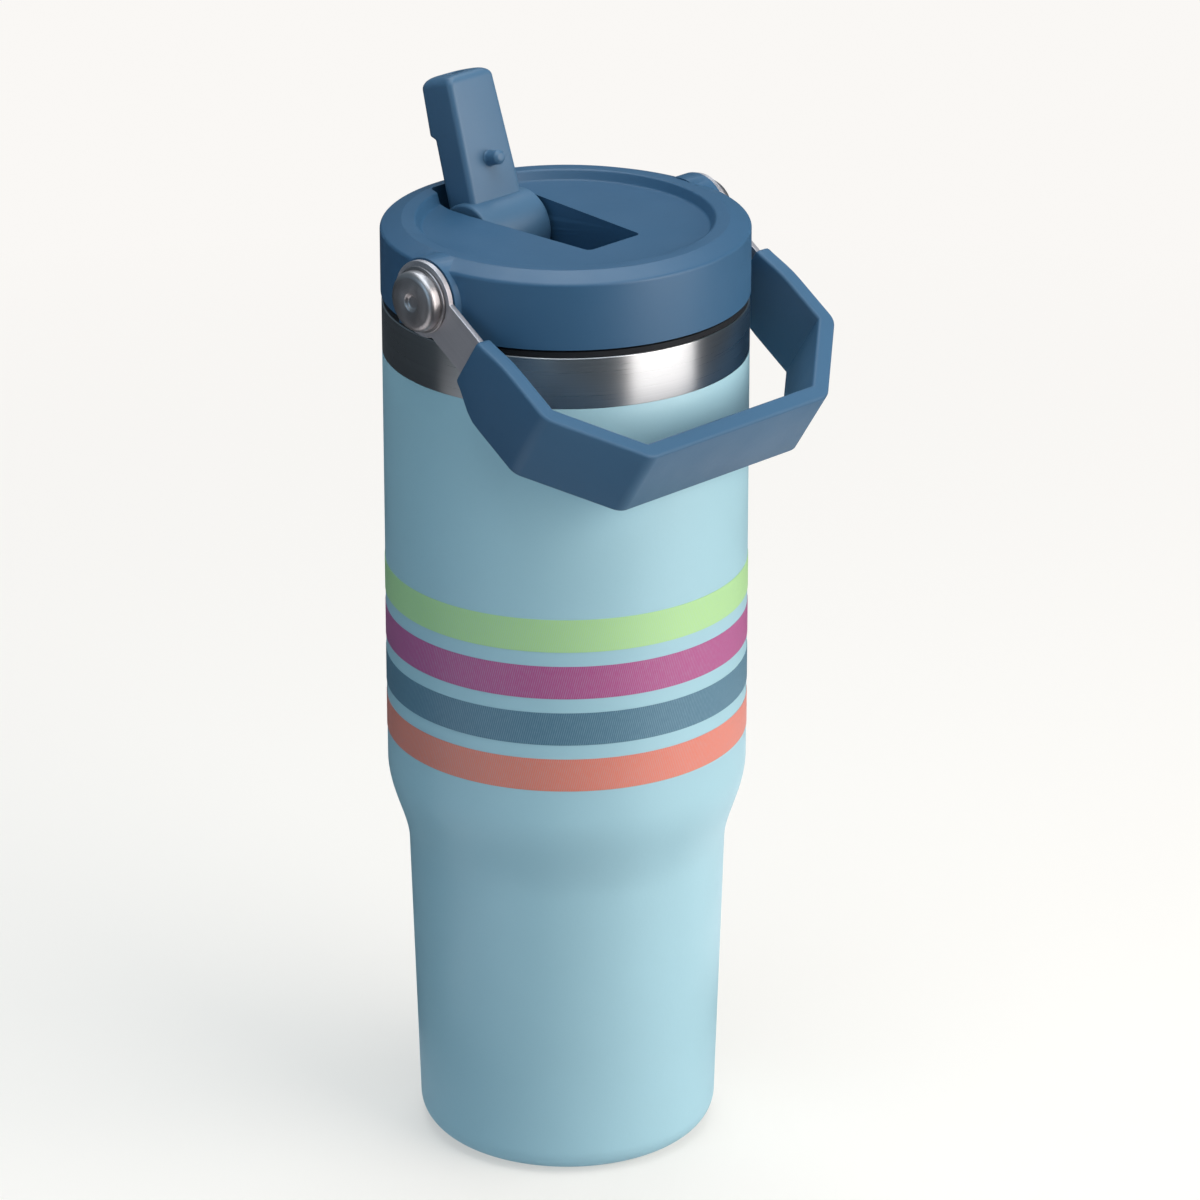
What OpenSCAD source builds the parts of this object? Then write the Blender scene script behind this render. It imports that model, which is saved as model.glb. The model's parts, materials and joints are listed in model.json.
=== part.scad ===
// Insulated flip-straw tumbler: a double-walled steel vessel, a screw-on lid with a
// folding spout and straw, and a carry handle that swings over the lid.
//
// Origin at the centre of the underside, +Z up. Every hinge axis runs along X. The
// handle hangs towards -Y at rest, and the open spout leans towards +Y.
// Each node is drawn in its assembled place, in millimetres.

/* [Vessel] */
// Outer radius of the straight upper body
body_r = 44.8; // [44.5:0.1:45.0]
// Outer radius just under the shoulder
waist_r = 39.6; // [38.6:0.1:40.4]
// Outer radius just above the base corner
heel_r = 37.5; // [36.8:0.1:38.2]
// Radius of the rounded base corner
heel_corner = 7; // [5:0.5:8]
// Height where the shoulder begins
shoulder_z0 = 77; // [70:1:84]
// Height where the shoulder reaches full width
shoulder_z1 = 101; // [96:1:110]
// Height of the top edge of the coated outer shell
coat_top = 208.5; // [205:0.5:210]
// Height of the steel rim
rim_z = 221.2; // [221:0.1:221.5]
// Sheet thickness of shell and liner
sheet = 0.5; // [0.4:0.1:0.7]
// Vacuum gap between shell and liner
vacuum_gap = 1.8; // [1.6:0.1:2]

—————

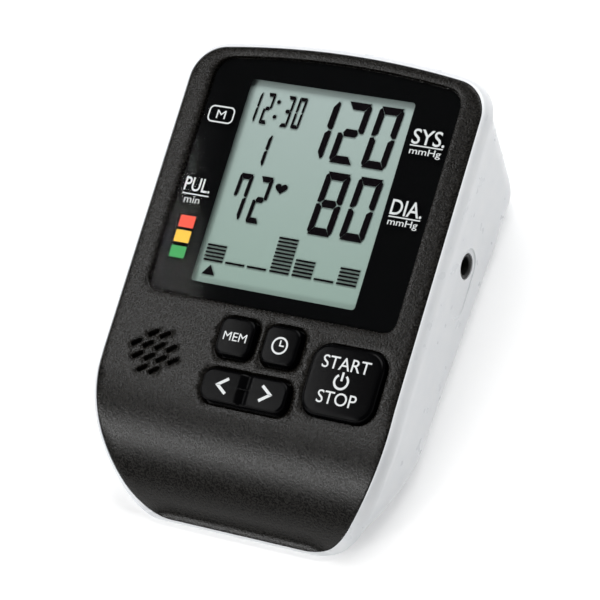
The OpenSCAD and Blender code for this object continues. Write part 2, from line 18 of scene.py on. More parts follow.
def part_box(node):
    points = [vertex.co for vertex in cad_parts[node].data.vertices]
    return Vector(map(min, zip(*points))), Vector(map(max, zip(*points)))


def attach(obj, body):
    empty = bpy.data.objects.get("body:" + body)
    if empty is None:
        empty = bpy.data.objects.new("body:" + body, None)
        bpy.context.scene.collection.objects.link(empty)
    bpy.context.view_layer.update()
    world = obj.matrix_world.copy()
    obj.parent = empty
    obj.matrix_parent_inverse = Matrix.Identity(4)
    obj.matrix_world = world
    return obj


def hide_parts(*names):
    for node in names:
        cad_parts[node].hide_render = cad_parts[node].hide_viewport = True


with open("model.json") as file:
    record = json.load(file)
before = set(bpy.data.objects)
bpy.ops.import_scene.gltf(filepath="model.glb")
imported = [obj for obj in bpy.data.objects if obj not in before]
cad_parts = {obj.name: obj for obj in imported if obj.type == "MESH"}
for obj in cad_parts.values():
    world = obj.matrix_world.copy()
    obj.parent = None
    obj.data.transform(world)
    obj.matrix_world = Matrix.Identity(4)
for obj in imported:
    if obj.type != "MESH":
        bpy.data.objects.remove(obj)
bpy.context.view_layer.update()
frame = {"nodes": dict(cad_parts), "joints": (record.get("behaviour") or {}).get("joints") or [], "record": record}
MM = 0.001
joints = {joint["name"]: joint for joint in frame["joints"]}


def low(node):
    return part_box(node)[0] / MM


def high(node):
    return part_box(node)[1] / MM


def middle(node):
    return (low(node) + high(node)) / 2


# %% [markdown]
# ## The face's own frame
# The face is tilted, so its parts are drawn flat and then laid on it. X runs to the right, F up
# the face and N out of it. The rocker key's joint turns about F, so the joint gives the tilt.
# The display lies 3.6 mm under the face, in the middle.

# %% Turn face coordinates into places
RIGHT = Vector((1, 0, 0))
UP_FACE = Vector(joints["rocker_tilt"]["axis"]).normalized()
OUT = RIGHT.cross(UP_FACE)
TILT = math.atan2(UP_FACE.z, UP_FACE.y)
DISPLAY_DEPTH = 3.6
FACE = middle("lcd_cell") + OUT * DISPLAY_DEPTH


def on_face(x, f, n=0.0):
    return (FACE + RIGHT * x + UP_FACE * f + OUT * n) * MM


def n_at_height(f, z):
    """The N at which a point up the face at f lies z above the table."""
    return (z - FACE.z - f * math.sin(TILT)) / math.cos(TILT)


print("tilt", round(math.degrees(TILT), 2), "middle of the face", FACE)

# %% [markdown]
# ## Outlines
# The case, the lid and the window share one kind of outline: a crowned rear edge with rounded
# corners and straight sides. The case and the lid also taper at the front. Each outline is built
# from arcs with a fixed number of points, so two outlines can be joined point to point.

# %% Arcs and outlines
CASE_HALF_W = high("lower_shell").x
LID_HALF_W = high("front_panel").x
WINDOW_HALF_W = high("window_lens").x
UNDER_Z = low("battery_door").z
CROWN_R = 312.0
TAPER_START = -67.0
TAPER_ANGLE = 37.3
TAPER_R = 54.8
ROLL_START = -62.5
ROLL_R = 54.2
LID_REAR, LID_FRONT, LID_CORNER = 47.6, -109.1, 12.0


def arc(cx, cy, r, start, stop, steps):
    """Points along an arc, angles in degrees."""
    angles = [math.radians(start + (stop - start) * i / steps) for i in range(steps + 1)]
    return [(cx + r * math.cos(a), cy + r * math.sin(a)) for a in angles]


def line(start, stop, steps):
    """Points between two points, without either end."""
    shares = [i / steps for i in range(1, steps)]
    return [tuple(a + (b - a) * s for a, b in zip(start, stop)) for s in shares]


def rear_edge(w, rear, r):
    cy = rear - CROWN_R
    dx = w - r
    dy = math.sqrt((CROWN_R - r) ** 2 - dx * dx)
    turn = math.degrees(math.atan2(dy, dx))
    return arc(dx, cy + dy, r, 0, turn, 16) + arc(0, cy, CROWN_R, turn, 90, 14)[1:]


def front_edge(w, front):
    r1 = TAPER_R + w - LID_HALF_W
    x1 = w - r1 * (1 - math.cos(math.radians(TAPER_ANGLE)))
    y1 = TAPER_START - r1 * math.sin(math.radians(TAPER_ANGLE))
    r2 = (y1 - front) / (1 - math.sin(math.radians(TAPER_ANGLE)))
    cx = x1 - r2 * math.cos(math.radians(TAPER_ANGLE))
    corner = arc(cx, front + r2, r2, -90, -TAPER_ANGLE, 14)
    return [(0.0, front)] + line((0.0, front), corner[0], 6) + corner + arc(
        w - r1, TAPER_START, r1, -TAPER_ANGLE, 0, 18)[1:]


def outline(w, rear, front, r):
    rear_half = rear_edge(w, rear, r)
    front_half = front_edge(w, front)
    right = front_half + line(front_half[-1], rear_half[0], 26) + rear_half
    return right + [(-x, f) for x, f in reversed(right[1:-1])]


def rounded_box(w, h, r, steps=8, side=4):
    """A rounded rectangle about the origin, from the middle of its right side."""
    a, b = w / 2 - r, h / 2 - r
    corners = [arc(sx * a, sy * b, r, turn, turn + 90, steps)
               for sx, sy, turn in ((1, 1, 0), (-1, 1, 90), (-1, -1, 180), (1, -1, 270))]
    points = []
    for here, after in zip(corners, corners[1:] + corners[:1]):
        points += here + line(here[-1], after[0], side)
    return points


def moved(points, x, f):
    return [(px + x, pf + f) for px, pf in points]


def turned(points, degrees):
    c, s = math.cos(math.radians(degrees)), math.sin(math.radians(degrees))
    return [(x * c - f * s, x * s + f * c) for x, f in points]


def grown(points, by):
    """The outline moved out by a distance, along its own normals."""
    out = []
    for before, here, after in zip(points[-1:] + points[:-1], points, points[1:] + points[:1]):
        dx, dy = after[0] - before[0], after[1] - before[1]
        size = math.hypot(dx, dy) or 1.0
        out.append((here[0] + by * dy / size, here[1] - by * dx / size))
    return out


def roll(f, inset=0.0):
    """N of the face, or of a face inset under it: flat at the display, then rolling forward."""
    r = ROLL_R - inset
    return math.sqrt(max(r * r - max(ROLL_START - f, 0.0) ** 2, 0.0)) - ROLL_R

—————

• WORK INSTRUCTIONS
Looking at the data above, return every line from the one with "obj.parent = empty" down to the one with "obj.data.transform(world)", exactly and inclusively.

• RESPONSE TO THIS TASK
    obj.parent = empty
    obj.matrix_parent_inverse = Matrix.Identity(4)
    obj.matrix_world = world
    return obj


def hide_parts(*names):
    for node in names:
        cad_parts[node].hide_render = cad_parts[node].hide_viewport = True


with open("model.json") as file:
    record = json.load(file)
before = set(bpy.data.objects)
bpy.ops.import_scene.gltf(filepath="model.glb")
imported = [obj for obj in bpy.data.objects if obj not in before]
cad_parts = {obj.name: obj for obj in imported if obj.type == "MESH"}
for obj in cad_parts.values():
    world = obj.matrix_world.copy()
    obj.parent = None
    obj.data.transform(world)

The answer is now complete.